# Pilot Light Circuit Issue/Question



## cyclone76 (Nov 26, 2010)

I have a KIT Model 5GN36HAPR gas fireplace installed in the early 1990's.  It was manufactured by Security Chimneys LTD. in Canada.  They're out of the fireplace business.  
Anyway, it's worked fine but this fall the pilot light was out.  It will not stay lit.  The gas valve is a Robertshaw.
The thermocouple puts out 0.5 volts.  What I don't understand, the pilot light circuit includes a Robertshaw mercury switch in series with the thermocouple.  I've attached a schematic.  It appears this mercury switch is bad.  If I short across the mercury switch terminals the pilot light stays on and the fireplace lights and works fine.  Why is this switch there?  Seems like it isn't necessary.  Is it really needed?  The switch probe is next to the thermocouple probe at the pilot light.  Mercury switches are hard to get.  From what I can find, Robertshaw does not make them anymore.  The other switch in the schematic is just an on/off switch to light the burner.
Thanks for the help!


----------



## gasser9 (Dec 7, 2010)

Im not a fireplace guy or a rocket scientist.  But since you've got no other replies, I will offer my $.02.  Mercury switch is probably used as a safety to shut it down if it tips over. I've noticed with portable elec heaters, they shut off when kicked over.  Not sure whether or why this would be an issue in a fixed, permanent installation.


----------



## Install fire 1 (Dec 7, 2010)

The mercury switch acts as a thermocouple. Its the pilot safety. The thermopile controls the main burner side and the switch controls the pilot side, like modern day thermocouple/thermopile systems. The mercury expands down the tube and makes contact in the ceramic portion of the switch to keep the pilot lit. Has nothing to do with tipping over.

They work when they are jumped, but the problem with it is that  if the unit gets blown out, (pilot) the pilot side will continue to put raw gas into the unit.
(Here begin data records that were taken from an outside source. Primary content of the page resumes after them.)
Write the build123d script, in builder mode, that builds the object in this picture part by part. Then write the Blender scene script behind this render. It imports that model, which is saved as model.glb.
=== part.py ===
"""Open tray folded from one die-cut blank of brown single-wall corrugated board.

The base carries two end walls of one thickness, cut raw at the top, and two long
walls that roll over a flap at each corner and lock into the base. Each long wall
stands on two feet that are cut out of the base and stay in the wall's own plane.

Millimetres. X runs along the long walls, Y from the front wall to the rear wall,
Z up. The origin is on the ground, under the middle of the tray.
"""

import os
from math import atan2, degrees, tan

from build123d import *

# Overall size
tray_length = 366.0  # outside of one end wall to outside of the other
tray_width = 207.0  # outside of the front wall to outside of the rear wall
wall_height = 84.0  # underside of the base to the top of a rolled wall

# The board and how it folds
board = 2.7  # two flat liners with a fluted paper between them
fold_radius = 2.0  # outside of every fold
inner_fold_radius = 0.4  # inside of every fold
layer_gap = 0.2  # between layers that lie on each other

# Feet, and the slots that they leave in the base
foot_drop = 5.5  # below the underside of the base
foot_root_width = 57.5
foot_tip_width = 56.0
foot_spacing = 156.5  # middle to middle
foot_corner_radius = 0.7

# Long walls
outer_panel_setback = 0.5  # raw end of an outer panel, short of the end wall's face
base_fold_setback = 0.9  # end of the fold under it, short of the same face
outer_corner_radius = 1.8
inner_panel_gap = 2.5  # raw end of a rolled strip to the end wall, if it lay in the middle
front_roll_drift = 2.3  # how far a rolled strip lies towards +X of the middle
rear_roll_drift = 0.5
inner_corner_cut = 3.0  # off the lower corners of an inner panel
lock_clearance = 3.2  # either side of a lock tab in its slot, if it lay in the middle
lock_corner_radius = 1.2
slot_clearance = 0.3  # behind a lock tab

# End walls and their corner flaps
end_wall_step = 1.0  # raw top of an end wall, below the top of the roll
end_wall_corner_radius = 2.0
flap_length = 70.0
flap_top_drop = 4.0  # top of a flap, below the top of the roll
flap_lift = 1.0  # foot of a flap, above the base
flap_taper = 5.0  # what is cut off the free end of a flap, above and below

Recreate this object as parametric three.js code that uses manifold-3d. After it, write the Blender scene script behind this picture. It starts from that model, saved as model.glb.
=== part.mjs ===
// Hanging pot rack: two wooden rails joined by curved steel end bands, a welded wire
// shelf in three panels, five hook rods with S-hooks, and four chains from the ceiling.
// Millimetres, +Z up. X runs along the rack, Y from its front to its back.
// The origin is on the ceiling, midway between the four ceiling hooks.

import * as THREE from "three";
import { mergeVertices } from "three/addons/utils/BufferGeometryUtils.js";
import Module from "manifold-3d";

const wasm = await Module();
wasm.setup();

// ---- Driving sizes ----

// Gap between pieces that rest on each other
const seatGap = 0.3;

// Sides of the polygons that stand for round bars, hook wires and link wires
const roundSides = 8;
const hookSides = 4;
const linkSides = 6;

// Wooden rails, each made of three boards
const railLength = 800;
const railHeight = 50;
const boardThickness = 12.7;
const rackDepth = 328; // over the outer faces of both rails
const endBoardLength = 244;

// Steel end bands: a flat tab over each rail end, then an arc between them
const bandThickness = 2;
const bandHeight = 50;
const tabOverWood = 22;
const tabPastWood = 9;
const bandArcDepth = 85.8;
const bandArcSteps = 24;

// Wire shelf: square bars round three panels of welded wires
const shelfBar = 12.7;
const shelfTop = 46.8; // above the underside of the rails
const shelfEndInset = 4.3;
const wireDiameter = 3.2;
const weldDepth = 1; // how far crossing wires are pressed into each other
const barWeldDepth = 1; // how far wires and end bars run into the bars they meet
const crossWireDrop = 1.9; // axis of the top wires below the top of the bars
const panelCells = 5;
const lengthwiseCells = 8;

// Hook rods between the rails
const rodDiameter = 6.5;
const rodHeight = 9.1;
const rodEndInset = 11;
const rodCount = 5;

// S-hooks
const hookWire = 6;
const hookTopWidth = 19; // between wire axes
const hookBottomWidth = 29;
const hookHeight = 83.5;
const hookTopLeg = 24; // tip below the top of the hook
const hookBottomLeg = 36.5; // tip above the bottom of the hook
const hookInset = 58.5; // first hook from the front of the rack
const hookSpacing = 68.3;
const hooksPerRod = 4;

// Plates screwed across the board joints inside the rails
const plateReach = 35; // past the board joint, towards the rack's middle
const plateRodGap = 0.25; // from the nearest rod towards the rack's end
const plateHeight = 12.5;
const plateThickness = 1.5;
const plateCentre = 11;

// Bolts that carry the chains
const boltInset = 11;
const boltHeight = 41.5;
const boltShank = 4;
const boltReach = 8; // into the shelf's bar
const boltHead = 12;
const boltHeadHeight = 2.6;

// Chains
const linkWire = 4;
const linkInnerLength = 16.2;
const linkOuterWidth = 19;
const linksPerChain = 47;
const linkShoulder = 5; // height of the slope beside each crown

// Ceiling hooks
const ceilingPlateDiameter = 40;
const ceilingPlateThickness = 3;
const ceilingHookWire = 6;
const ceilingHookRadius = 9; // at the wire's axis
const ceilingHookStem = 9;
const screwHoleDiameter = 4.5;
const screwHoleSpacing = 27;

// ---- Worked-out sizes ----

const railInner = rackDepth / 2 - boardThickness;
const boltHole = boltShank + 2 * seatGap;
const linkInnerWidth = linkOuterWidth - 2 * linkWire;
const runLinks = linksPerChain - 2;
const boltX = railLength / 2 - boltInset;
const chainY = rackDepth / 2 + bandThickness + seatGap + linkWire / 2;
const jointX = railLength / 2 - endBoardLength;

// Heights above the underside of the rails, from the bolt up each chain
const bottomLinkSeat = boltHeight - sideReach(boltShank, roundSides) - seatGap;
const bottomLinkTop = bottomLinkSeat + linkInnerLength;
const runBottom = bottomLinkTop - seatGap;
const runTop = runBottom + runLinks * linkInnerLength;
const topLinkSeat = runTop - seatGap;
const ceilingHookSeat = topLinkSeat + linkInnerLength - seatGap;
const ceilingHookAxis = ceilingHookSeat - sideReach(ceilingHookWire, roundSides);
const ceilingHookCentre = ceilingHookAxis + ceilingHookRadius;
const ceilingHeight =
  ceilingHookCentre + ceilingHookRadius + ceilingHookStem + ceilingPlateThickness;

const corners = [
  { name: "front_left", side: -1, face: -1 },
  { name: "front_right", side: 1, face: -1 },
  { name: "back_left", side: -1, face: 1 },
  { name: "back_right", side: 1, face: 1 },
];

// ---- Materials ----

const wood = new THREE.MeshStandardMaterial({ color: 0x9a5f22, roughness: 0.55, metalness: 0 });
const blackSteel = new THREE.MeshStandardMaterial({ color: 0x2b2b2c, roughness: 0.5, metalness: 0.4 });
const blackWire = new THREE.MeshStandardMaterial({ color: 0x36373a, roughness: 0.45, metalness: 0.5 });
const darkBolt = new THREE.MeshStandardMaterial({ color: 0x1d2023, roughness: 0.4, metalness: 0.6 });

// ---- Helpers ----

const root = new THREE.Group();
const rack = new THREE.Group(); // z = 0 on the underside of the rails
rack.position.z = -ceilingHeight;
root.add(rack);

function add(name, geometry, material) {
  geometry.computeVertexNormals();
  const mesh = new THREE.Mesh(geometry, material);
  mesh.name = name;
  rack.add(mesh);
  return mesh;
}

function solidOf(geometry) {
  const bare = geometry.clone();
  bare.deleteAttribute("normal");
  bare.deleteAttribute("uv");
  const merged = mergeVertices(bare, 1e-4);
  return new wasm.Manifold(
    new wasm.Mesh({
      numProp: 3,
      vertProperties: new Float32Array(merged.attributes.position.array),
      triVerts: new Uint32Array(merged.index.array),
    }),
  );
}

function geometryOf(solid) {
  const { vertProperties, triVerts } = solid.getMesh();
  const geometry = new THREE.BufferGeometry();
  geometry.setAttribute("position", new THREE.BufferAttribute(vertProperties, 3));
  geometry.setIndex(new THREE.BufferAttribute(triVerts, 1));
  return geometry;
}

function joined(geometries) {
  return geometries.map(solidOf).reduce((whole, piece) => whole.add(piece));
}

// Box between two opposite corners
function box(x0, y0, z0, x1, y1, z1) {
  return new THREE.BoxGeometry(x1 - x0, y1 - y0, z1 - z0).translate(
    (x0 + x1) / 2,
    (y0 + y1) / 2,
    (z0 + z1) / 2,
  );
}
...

This is because the time it takes for the thermopile to cool (drop out) takes minutes compared to seconds with the mercury switch or a thermocouple.

typical drop out times are 15-30 seconds on a thermocouple or merc switch.  When you light the pilot, blow it out and listen for the pilot gas to stop flowing. you can time it. Glass off obviously.
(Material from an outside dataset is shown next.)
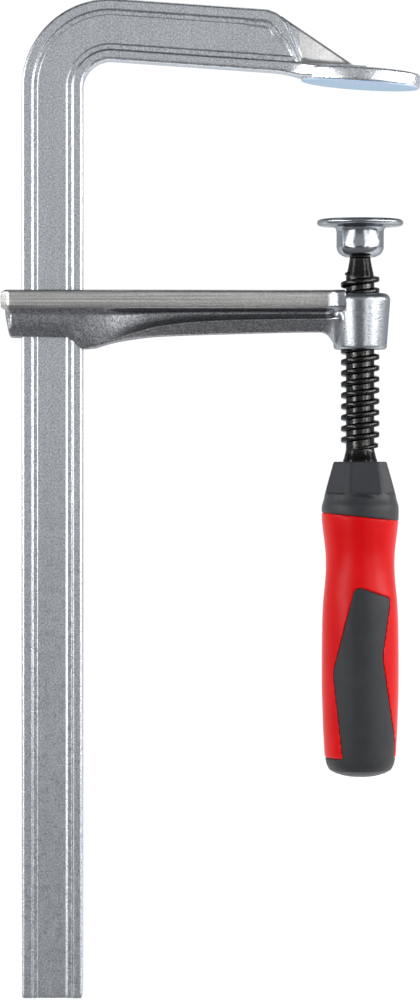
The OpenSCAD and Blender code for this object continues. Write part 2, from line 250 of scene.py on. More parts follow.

This means you notice your unit has gone out for some reason, and you push the piezo to re-light it and the box is full of gas, and the glass comes out in your face. Dangerous situation. 


They are very hard to get and are worth over 200 bucks here in ontario if you can get one.

Target wholesale out of toronto sells them, but they dont ship well, and usually fail out of the package.

Typically anything of your vintage that i have come acrossed in my years in the industry are in need of replacing.


HTH
Adam

EDIT: Looks like the thermopile puts out 500 milivolts which is in range with the switch off.


----------



## jtp10181 (Dec 8, 2010)

There are lots of fireplaces out there with ONLY a thermopile, and then an EPU wire running to the pilot solenoid.
This looks like a step between the thermopile only and the current setup of thermopile and thermocouple.

The thermopile is there to supply the 1/2 a volt to the burner solenoid, and the mercury switch is a quick drop out for the valve if the flame goes out and gas is still flowing.

The old units with only a thermopile are referred to as a "2-minute drop out". That is, gas will flow to the pilot for up to 2 minutes after the flame goes out.

I would not condone rigging your fireplace to work in this manner. If there was a fire or explosion and it was discovered the fireplace safety system was bypassed you would not get insurance coverage.


----------